A Comparative Evaluation of Deep Learning Paradigms for Low-Light Image Enhancement: From CNNs to Diffusion Models
DOI:
https://doi.org/10.63575/CIA.2025.30206Keywords:
low-light image enhancement, deep learning, comparative evaluation, image restorationAbstract
Low-light image enhancement (LLIE) has attracted extensive research interest, with approaches spanning convolutional neural networks (CNNs), Retinex-based deep architectures, zero-shot learning, generative adversarial networks (GANs), Transformers, and diffusion models. Despite the proliferation of individual methods, a unified cross-paradigm evaluation under consistent experimental conditions remains absent in the existing literature. This paper presents a systematic comparative study of twelve representative LLIE methods drawn from six distinct algorithmic paradigms. All methods are evaluated on three widely adopted benchmark datasets—LOL-v1, LOL-v2-Real, and SID—using both full-reference metrics (PSNR, SSIM, LPIPS) and no-reference metrics (NIQE, BRISQUE), alongside computational efficiency analysis covering parameter count, floating-point operations, and inference latency.

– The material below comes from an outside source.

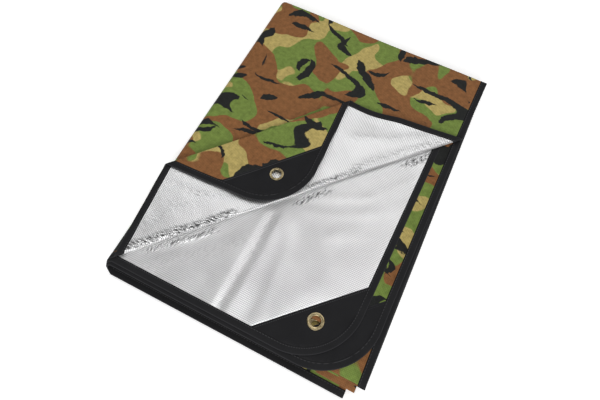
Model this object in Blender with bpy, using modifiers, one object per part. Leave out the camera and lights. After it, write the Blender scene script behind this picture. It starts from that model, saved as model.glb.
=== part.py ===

The experimental results indicate that Transformer-based approaches achieve a favorable balance between reconstruction fidelity and perceptual quality, while zero-shot methods offer substantial advantages in inference speed at the cost of quantitative performance. Diffusion-based methods produce perceptually compelling outputs but incur considerable computational overhead. Cross-dataset generalization tests further expose performance degradation across all paradigms when trained and tested on mismatched data distributions. These findings provide practical guidance for selecting LLIE methods under different deployment constraints and evaluation priorities.